The letter—coordinated by the Campaign for Tobacco-Free Kids and signed by dozens of national and state health organizations—calls on Congress to maintain current Office on Smoking and Health funding levels and include language to ensure funds are used as Congress intends. The coalition noted that the Senate bill protects the Office on Smoking and Health’s core tobacco prevention and cessation work, while the House version would significantly cut CDC funding and eliminate the agency’s funding entirely.
“We further urge you to ensure that specific funding levels for [the Office on Smoking and Health] and CDC’s other chronic disease prevention and health promotion programs are incorporated into the bill text to ensure that the Administration spends those funds as Congress intends,” the coalition letter reads.
The coalition emphasized that tobacco use remains the leading cause of preventable death in the United States, responsible for nearly 500,000 deaths annually and costing the nation more than $600 billion each year. The Office on Smoking and Health supports state tobacco control programs, national cessation resources such as quitlines, and the CDC’s “Tips from Former Smokers” campaign.
Eliminating this funding “would fail to restore the critical function” of the Office on Smoking and Health, according to the letter, resulting in the loss of approximately $70 million in state tobacco control program funding and reductions in quitline services across multiple states. The coalition said this funding is essential to sustain effective public education campaigns and rebuild program capacity diminished in recent years.

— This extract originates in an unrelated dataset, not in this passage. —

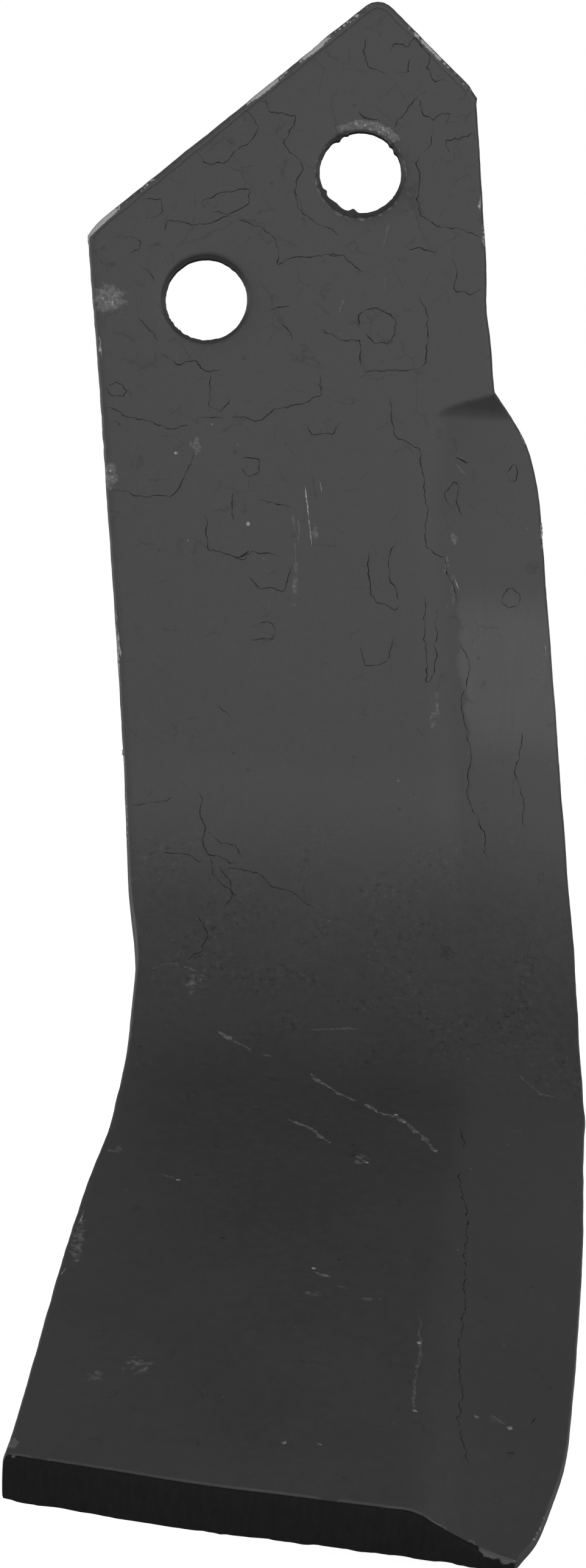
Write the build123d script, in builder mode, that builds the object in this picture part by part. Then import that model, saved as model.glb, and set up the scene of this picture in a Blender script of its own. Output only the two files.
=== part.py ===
from build123d import *
from math import asin, atan2, cos, degrees, radians, sin, tan
import os

os.makedirs("parts", exist_ok=True)

# A rotary tiller blade: one steel bar, cropped to a point, punched for two bolts, rolled thin
# along its right edge and bent forward into a wide foot. Millimetres. X runs to the right across
# the shank, Y to the back and Z up. The origin is on the back face, midway between the bolts.

# Bar
thickness = 8.0
shank_left = 38.5
shank_right = 40.3
edge_round = 0.8

# Bolt holes, on a line that rises to the right
bolt_spacing = 40.0
bolt_line_angle = 35.8
bolt_hole_diameter = 17.5
punch_roll = 0.5

# Cropped top: one cut runs beside the bolt line, the other falls past the upper bolt
left_crop_angle = 35.5
left_crop_offset = 25.6
right_crop_angle = 49.0
right_crop_offset = 27.9
peak_radius = 4.5
corner_radius = 1.5

# Rolled edge: the bevel squeezes steel out past the bar in a swell below the shoulder
shoulder_drop = 33.5
swell_length = 24.5
rolled_right = 48.5
rolled_right_at_bend = 49.2
bevel_width = 23.5
edge_thickness = 2.0
bevel_hollow = 1.0

# Shoulder: the steep ramp where the bevel stops under the bolts
ramp_left = 31.5
ramp_drop = 35.8
ramp_rise = 11.0
ramp_slope = 48.0

# Bend: forward about a line that falls to the right
bend_drop = 103.7
bend_line_tilt = 6.2
bend_radius = 69.5
bend_angle = 67.2
bend_sections = 10

# Foot: both edges turn to the left inside the bend, then run parallel to a slanting end
foot_lean = 4.6
left_turn_start = 37.0
right_turn_start = 26.5
foot_length = 129.0
end_cut_angle = 9.1
tip_length = 46.0
tip_radius = 118.0
tip_sweep = 40.0

# How far the cutting bodies stand past the steel
over = 10.0

front = -thickness
bevel_depth = thickness - edge_thickness
swell_end = -shoulder_drop - swell_length
bend_length = radians(bend_angle) * bend_radius
bend_positions = [bend_length * step / bend_sections for step in range(bend_sections + 1)]


def heading(angle):
    """Unit vector in the face of the shank, at an angle turned up from the X axis."""
    return Vector(cos(radians(angle)), 0, sin(radians(angle)))


def bend_line_height(x):
    """Height of the bend line at a place across the shank."""
    return -bend_drop - x * tan(radians(bend_line_tilt))


# The section planes have X across the blade, Y out of its front face and Z down its length
across = heading(-bend_line_tilt)
bend_start = Plane(origin=(0, front, -bend_drop), x_dir=across, z_dir=heading(-90 - bend_line_tilt))


def level(height):
    """Section plane across the shank at a height."""
    return Plane(origin=(0, front, height), x_dir=(1, 0, 0), z_dir=(0, 0, -1))


def station(position):
    """Section plane at a length round the bend, turned about the axis in front of the shank."""
    to_axis = Location((0, bend_radius, 0))
    turn = Location((0, 0, 0), (-degrees(position / bend_radius), 0, 0))
    return Plane(bend_start.location * to_axis * turn * to_axis.inverse())


def edge_place(start, lean, turn_start, position):
    """Where an edge crosses the section at a length round the bend.

    The edge keeps its lean up to turn_start, follows an arc to the end of the bend and leaves it
    with the lean of the foot. Leans are angles to the left of the section's normal.
    """
    first_lean = radians(lean)
    place = start - min(position, turn_start) * tan(first_lean)
    if position > turn_start:
        turn_radius = (bend_length - turn_start) / (sin(radians(foot_lean)) - sin(first_lean))
        lean_here = asin(sin(first_lean) + (position - turn_start) / turn_radius)
        place -= turn_radius * (cos(first_lean) - cos(lean_here))
    return place


def left_edge(position):
    """The left edge in the bend, entered straight down the shank."""
    start = -shank_left / cos(radians(bend_line_tilt))
    return edge_place(start, -bend_line_tilt, left_turn_start, position)


def right_edge(position):
    """The right edge in the bend, entered along the rolled edge, which widens a little."""
    line_height = bend_line_height(rolled_right_at_bend)
    widening = degrees(atan2(rolled_right_at_bend - rolled_right, swell_end - line_height))
    start = rolled_right_at_bend / cos(radians(bend_line_tilt))
    return edge_place(start, -bend_line_tilt - widening, right_turn_start, position)


def bevelled_section(left, right):
    """Outline of the steel below the swell: square at the left, hollow bevel to a thin right edge."""
    crease = right - bevel_width
    SagittaArc((crease, 0), (right, -bevel_depth), -bevel_hollow)
    Polyline((right, -bevel_depth), (right, -thickness), (left, -thickness), (left, 0), (crease, 0))


def bevel_waste(crease, right):
    """Outline of the steel that the bevel takes away, open to the front and to the right."""
    outside = right + over
    SagittaArc((crease, 0), (right, -bevel_depth), -bevel_hollow)
    Polyline((right, -bevel_depth), (outside, -bevel_depth), (outside, over), (crease, over), (crease, 0))


# Bevel beside the swell, narrowing upwards to the ramp
ramp_run = heading(ramp_rise)
ramp_fall = Vector(0, sin(radians(ramp_slope)), -cos(radians(ramp_slope)))
ramp = Plane(origin=(ramp_left, front, -ramp_drop), x_dir=ramp_run, z_dir=ramp_run.cross(ramp_fall))
with BuildPart() as shoulder_bevel:
    with BuildSketch(level(-shoulder_drop + over)):
        with BuildLine():
            bevel_waste(ramp_left, rolled_right)
        make_face()
    with BuildSketch(level(swell_end)):
        with BuildLine():
            bevel_waste(rolled_right - bevel_width, rolled_right)
        make_face()
    loft(ruled=True)
    split(bisect_by=ramp, keep=Keep.BOTTOM)

# The foot's own frame: X across it, Y down its length and Z out of its back face
bend_end = station(bend_length)
foot_face = Plane(origin=bend_end.origin, x_dir=bend_end.x_dir, z_dir=-bend_end.y_dir)
foot_left = left_edge(bend_length)
foot_right = right_edge(bend_length)
foot_slant = tan(radians(foot_lean))
right_end = foot_length + foot_right * tan(radians(end_cut_angle))
end_normal = bend_end.z_dir * cos(radians(end_cut_angle)) - bend_end.x_dir * sin(radians(end_cut_angle))
end_cut = Plane(
    origin=bend_end.origin + bend_end.z_dir * foot_length, x_dir=bend_end.y_dir, z_dir=end_normal
)

with BuildPart() as blade:
    # Flat shank, from above the peak down to the end of the swell
    with BuildSketch(Plane.XZ):
        with BuildLine():
            swell_foot = (rolled_right, swell_end)
            shoulder = (shank_right, -shoulder_drop)
            TangentArc(swell_foot, shoulder, tangent=(0, 1))
            Polyline(
                shoulder,
                (shank_right, shank_left + shank_right),
                (-shank_left, shank_left + shank_right),
                (-shank_left, swell_end),
                swell_foot,
            )
        make_face()
    extrude(amount=thickness)
    add(shoulder_bevel.part, mode=Mode.SUBTRACT)

    # Top cropped on both sides of the peak
    left_crop = heading(left_crop_angle + 90)
    right_crop = heading(90 - right_crop_angle)
    upper_bolt = heading(bolt_line_angle) * (bolt_spacing / 2)
    split(bisect_by=Plane(left_crop * left_crop_offset, z_dir=left_crop), keep=Keep.BOTTOM)
    split(
        bisect_by=Plane(upper_bolt + right_crop * right_crop_offset, z_dir=right_crop),
        keep=Keep.BOTTOM,
    )
    left_corner, right_corner, peak = blade.edges().filter_by(Axis.Y).sort_by(Axis.Z)[-3:]
    fillet(peak, radius=peak_radius)
    fillet([left_corner, right_corner], radius=corner_radius)

    # Rolled length, from the swell to the bend line
    with BuildSketch(level(swell_end)):
        with BuildLine():
            bevelled_section(-shank_left, rolled_right)
        make_face()
    with BuildSketch(bend_start):
        with BuildLine():
            bevelled_section(left_edge(0), right_edge(0))
        make_face()
    loft(ruled=True)

    # Bend
    for position in bend_positions:
        with BuildSketch(station(position)):
            with BuildLine():
                bevelled_section(left_edge(position), right_edge(position))
            make_face()
    loft()

    # Foot, drawn long and cut off aslant
    with BuildSketch(bend_end):
        with BuildLine():
            bevelled_section(foot_left, foot_right)
        make_face()
    extrude(amount=right_end + over, dir=bend_end.z_dir - bend_end.x_dir * foot_slant)
    split(bisect_by=end_cut, keep=Keep.BOTTOM)

    # Right edge of the foot swept in towards the tip
    with BuildSketch(foot_face):
        with BuildLine():
            tip_run = right_end - tip_length
            sweep_start = (foot_right - tip_run * foot_slant, tip_run)
            sweep_in = JernArc(sweep_start, (-foot_slant, 1), tip_radius, arc_size=tip_sweep)
            Polyline(sweep_in @ 1, (sweep_start[0] + over, (sweep_in @ 1).Y), sweep_start)
        make_face()
    extrude(amount=thickness, mode=Mode.SUBTRACT)

    # Punched bolt holes, with the front rim rolled in by the punch
    with BuildSketch(Plane.XZ):
        with PolarLocations(bolt_spacing / 2, 2, start_angle=bolt_line_angle):
            Circle(bolt_hole_diameter / 2)
    extrude(amount=thickness, mode=Mode.SUBTRACT)
    front_rims = blade.edges(Select.LAST).filter_by(GeomType.CIRCLE).group_by(Axis.Y)[0]
    fillet(front_rims, radius=punch_roll)

    # Sheared edges softened: from the left edges the rounding runs on over the top and down to the
    # shoulder, where the rolled edge starts and stays crisp
    left_edges = blade.edges().filter_by(Axis.Z).sort_by(Axis.X)[:2]
    end_face = blade.faces().sort_by(Axis(end_cut.origin, end_normal))[-1]
    fillet(left_edges + end_face.edges(), radius=edge_round)

blade.part.label = "blade"
export_step(blade.part, "parts/blade.step")
print("volume in cubic centimetres", round(blade.part.volume / 1000, 1))
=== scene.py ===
# %% [markdown]
# A rotary tiller blade is one bar of steel. It is cropped to a point, punched for two bolts, rolled
# thin along its right edge and bent forward into a wide foot, then dipped in dark satin paint. The
# CAD model has that shape with clean edges. This scene makes the blade a second time as a skin of
# points worked out with numpy, so that the sheared, torn and rolled edges can be uneven, and then
# paints it. Lengths are millimetres until the points go into the mesh.

# %% Packed model
import math

import bmesh
import bpy
import numpy as np
from mathutils import Matrix, Vector


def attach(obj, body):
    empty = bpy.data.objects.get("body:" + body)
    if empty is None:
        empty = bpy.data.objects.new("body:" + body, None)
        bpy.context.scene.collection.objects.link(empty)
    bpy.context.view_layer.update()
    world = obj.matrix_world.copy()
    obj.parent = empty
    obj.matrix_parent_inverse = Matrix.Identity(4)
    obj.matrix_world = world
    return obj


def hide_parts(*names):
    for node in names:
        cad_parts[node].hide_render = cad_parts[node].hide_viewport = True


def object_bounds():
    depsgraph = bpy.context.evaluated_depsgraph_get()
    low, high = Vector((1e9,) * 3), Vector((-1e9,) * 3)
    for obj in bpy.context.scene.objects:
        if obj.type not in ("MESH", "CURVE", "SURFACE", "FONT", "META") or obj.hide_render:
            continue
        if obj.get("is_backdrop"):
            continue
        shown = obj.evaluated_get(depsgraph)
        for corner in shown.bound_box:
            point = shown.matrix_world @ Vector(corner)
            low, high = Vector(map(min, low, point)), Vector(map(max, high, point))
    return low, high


MM = 0.001
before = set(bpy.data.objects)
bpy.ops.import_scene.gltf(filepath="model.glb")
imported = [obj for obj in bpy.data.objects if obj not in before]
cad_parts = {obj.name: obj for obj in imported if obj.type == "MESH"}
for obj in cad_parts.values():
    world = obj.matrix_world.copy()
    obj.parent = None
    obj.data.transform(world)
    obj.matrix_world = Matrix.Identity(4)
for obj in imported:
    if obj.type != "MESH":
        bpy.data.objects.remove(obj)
cad_low, cad_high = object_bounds()
print("CAD box in millimetres", [round(side / MM, 1) for side in cad_high - cad_low])

# %% [markdown]
# The camera comes first. It stands in front of the shank, a good half metre away, and is rolled a
# little, so that the blade leans in the frame. A lens that is a bit long keeps the foot, which reaches
# towards the camera, from swelling too much.

# %% Camera
image_height, pixels_per_slope = 2576, 5412.0
camera_distance = 668.0
camera_aside, camera_height = -4.65, -109.5
camera_roll = math.radians(3.45)
sensor = 36.0

camera_right = (math.cos(camera_roll), 0, -math.sin(camera_roll))
camera_up = (math.sin(camera_roll), 0, math.cos(camera_roll))
camera_back = (0, -1, 0)
camera_data = bpy.data.cameras.new("camera")
camera_data.sensor_width = sensor
camera_data.lens = sensor * pixels_per_slope / image_height
camera = bpy.data.objects.new("camera", camera_data)
axes = Matrix((camera_right, camera_up, camera_back)).transposed()
camera_place = [side * MM for side in (camera_aside, -camera_distance, camera_height)]
camera.matrix_world = Matrix.Translation(camera_place) @ axes.to_4x4()
bpy.context.scene.collection.objects.link(camera)
bpy.context.scene.camera = camera
print("lens", round(camera_data.lens, 2), "mm")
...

“We urge you to ensure that CDC’s [Office on Smoking and Health] is funded at the Senate’s $246.5 million funding level and that the Administration spends the full amount for this purpose,” the coalition concluded. “Adequately funding [the Office on Smoking and Health] is necessary, not only to sustain state programs, the Tips campaign and the quitlines, but also to rebuild the staff capacity that has been diminished and is essential to carrying out these responsibilities.”